[WHAT TO DO]
Copy only this: the line containing "outline = wall_outline()", the line containing "# degrees from", and every line between them, exactly as written.

[SUPPLIED INFORMATION]
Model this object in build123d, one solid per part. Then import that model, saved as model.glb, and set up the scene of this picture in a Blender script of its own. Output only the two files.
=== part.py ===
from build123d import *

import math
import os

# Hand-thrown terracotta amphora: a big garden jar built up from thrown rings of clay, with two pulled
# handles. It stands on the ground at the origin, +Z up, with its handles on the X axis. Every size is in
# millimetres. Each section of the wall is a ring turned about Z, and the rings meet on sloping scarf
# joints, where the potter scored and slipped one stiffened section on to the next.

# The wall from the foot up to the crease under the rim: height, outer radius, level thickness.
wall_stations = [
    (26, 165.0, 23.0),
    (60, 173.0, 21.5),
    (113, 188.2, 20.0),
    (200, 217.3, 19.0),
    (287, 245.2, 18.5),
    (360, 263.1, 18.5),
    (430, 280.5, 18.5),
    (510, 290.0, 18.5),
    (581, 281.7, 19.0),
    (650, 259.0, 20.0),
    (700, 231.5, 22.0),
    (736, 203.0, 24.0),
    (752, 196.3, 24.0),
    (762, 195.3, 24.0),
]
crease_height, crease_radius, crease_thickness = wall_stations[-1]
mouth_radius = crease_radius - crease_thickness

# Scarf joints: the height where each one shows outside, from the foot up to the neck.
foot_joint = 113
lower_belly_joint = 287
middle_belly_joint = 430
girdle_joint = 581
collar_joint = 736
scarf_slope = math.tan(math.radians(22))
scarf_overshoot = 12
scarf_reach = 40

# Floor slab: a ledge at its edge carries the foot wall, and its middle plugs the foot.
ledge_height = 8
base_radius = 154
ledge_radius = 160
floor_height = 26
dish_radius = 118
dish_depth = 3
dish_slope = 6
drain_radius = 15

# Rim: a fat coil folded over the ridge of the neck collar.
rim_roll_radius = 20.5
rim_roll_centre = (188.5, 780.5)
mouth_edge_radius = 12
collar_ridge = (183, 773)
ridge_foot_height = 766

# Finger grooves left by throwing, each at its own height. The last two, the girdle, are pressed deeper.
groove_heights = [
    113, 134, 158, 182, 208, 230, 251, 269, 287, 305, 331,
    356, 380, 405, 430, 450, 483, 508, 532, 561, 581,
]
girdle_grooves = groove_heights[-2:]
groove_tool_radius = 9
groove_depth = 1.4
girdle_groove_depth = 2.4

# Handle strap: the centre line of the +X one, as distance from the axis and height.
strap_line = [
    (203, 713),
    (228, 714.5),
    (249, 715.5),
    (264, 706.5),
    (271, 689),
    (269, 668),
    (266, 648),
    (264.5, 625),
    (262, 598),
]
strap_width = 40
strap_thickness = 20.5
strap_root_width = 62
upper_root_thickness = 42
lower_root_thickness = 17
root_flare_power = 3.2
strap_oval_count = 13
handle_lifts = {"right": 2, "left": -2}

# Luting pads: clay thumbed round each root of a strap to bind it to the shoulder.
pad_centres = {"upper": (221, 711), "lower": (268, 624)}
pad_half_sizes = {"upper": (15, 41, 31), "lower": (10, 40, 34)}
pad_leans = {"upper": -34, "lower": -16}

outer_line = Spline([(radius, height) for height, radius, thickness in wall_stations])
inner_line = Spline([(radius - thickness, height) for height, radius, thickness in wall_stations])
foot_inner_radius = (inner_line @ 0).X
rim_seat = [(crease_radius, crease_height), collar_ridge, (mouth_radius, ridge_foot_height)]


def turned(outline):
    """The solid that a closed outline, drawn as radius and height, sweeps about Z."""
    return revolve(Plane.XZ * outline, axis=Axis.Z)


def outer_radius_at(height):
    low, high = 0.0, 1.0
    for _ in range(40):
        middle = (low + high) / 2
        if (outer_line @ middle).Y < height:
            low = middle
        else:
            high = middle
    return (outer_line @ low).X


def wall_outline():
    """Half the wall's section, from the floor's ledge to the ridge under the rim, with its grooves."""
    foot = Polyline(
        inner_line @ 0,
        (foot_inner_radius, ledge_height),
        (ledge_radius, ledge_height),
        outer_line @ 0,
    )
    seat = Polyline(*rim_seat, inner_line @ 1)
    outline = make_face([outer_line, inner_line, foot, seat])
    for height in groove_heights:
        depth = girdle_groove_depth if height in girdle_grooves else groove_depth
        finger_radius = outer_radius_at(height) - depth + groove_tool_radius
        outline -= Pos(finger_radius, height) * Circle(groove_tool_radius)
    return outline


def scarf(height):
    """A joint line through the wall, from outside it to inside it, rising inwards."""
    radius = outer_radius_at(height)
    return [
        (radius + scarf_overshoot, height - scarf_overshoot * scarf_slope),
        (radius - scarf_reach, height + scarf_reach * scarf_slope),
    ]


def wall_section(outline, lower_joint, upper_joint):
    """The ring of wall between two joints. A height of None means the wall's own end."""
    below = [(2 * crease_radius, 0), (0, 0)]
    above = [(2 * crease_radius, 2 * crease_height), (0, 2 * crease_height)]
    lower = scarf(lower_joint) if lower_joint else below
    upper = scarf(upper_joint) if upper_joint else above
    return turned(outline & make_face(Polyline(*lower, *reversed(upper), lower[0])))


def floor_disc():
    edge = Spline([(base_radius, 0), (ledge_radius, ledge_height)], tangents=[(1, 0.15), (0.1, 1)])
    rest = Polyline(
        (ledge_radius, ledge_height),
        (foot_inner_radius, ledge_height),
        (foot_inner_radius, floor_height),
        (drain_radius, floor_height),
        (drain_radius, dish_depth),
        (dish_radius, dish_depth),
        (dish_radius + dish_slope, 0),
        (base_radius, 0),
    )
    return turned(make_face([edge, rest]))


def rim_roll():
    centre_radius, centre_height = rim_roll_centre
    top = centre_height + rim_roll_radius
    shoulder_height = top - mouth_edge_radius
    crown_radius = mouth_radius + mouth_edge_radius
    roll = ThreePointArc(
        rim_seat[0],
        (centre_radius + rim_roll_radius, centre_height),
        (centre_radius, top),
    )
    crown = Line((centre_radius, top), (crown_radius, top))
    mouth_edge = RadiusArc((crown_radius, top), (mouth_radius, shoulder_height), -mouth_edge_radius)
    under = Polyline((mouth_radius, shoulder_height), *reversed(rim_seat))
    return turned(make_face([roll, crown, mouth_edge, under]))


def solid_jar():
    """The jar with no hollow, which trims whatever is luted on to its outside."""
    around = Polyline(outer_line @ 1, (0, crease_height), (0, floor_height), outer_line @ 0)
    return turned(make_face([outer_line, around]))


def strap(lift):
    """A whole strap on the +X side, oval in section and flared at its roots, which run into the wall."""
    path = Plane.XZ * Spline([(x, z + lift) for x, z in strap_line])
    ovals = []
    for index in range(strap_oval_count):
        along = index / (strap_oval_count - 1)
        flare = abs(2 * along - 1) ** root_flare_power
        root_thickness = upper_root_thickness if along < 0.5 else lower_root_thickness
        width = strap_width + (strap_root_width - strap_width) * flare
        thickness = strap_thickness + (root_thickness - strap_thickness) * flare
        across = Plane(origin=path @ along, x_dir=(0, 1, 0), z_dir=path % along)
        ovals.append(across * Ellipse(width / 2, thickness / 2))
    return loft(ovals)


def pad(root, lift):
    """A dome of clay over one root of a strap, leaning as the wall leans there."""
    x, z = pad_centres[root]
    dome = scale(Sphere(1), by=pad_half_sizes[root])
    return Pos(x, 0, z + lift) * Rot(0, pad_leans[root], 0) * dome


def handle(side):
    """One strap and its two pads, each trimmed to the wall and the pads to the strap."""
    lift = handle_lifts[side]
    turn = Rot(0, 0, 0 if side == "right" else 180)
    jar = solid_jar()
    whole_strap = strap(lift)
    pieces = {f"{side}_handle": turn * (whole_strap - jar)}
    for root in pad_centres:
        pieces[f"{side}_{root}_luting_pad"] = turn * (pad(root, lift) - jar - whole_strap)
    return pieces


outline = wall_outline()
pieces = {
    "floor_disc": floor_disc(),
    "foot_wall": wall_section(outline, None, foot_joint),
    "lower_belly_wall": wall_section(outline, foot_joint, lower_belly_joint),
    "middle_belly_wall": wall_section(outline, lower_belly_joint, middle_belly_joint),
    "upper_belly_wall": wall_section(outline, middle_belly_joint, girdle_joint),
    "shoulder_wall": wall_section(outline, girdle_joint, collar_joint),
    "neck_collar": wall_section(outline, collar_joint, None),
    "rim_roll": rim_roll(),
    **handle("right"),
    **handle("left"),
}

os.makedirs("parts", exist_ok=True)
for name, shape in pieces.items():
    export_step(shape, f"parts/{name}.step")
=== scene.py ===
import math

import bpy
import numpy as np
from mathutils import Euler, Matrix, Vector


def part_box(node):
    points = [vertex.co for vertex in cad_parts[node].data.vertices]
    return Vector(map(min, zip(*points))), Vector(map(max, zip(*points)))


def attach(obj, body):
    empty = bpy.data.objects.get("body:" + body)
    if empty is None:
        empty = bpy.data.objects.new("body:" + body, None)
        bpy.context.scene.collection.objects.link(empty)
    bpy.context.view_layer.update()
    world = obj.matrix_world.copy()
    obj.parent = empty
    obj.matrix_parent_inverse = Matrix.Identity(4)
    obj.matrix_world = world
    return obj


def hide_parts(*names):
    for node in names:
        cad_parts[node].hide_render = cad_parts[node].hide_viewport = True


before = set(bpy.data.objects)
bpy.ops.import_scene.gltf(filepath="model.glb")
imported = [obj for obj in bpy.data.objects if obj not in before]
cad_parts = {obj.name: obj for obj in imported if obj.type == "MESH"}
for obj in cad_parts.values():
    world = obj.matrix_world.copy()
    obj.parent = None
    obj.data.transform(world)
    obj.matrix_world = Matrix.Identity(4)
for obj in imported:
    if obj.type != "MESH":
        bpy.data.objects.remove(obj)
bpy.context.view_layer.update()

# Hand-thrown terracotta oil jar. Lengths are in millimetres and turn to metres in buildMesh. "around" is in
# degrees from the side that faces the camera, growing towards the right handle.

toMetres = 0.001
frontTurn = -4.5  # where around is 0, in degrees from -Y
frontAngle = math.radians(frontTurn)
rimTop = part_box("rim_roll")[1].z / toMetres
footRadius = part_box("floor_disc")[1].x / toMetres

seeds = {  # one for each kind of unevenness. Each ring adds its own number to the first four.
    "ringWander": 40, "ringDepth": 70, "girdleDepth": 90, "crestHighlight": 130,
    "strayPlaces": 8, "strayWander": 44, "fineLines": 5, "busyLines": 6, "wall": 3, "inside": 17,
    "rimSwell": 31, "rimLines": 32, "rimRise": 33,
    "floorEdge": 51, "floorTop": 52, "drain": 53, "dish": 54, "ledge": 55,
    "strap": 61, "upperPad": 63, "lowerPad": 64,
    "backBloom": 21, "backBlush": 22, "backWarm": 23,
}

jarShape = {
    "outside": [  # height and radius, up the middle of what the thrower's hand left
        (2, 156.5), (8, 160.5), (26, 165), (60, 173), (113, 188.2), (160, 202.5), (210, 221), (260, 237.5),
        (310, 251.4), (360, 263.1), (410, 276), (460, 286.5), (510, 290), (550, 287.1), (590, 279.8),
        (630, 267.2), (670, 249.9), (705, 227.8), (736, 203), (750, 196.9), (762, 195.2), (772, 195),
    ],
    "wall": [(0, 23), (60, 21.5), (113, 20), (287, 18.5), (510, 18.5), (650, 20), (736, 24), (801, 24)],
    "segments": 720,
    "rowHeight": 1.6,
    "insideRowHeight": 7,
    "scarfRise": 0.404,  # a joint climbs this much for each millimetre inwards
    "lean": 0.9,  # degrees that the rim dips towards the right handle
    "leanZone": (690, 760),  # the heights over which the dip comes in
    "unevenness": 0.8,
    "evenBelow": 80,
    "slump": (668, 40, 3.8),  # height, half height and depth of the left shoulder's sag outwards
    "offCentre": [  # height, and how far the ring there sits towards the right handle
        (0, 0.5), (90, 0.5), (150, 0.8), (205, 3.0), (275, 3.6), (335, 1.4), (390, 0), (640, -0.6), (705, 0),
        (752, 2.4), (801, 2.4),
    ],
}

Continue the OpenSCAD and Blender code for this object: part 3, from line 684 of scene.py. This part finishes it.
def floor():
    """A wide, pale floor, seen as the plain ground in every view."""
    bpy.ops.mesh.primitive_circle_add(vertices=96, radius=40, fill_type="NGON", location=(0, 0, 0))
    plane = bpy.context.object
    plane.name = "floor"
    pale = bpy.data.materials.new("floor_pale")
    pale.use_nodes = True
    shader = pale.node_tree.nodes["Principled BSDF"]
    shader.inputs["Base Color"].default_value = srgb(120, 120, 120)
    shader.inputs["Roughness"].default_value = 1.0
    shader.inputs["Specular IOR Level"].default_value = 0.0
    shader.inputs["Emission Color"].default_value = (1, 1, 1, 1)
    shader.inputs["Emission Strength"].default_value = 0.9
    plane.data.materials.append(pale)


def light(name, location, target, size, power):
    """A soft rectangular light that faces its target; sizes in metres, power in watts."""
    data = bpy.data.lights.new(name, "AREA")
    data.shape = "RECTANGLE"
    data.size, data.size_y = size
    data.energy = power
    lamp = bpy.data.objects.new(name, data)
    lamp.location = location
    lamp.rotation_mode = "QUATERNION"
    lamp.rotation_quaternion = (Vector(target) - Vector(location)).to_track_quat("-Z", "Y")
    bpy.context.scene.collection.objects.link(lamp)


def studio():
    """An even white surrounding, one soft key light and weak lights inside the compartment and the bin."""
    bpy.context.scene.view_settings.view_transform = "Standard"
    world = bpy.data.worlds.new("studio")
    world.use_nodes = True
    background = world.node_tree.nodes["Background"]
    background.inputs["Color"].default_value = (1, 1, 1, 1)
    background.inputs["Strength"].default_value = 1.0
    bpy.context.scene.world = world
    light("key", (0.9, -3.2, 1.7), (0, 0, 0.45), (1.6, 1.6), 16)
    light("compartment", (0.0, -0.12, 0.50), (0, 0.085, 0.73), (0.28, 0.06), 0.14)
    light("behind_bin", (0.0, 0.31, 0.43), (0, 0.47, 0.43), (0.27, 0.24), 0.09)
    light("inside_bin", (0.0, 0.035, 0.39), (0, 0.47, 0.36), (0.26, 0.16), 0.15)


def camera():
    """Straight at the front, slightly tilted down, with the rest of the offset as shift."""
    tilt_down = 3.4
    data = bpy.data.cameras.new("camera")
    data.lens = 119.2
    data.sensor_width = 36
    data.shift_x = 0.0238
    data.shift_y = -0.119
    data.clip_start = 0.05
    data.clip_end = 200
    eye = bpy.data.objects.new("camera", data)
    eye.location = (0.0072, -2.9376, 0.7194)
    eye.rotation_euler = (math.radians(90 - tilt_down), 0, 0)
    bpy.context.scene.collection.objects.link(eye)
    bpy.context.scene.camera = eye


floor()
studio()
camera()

[FULL RESPONSE]
outline = wall_outline()
pieces = {
    "floor_disc": floor_disc(),
    "foot_wall": wall_section(outline, None, foot_joint),
    "lower_belly_wall": wall_section(outline, foot_joint, lower_belly_joint),
    "middle_belly_wall": wall_section(outline, lower_belly_joint, middle_belly_joint),
    "upper_belly_wall": wall_section(outline, middle_belly_joint, girdle_joint),
    "shoulder_wall": wall_section(outline, girdle_joint, collar_joint),
    "neck_collar": wall_section(outline, collar_joint, None),
    "rim_roll": rim_roll(),
    **handle("right"),
    **handle("left"),
}

os.makedirs("parts", exist_ok=True)
for name, shape in pieces.items():
    export_step(shape, f"parts/{name}.step")
=== scene.py ===
import math

import bpy
import numpy as np
from mathutils import Euler, Matrix, Vector


def part_box(node):
    points = [vertex.co for vertex in cad_parts[node].data.vertices]
    return Vector(map(min, zip(*points))), Vector(map(max, zip(*points)))


def attach(obj, body):
    empty = bpy.data.objects.get("body:" + body)
    if empty is None:
        empty = bpy.data.objects.new("body:" + body, None)
        bpy.context.scene.collection.objects.link(empty)
    bpy.context.view_layer.update()
    world = obj.matrix_world.copy()
    obj.parent = empty
    obj.matrix_parent_inverse = Matrix.Identity(4)
    obj.matrix_world = world
    return obj


def hide_parts(*names):
    for node in names:
        cad_parts[node].hide_render = cad_parts[node].hide_viewport = True


before = set(bpy.data.objects)
bpy.ops.import_scene.gltf(filepath="model.glb")
imported = [obj for obj in bpy.data.objects if obj not in before]
cad_parts = {obj.name: obj for obj in imported if obj.type == "MESH"}
for obj in cad_parts.values():
    world = obj.matrix_world.copy()
    obj.parent = None
    obj.data.transform(world)
    obj.matrix_world = Matrix.Identity(4)
for obj in imported:
    if obj.type != "MESH":
        bpy.data.objects.remove(obj)
bpy.context.view_layer.update()

# Hand-thrown terracotta oil jar. Lengths are in millimetres and turn to metres in buildMesh. "around" is in
# degrees from the side that faces the camera, growing towards the right handle.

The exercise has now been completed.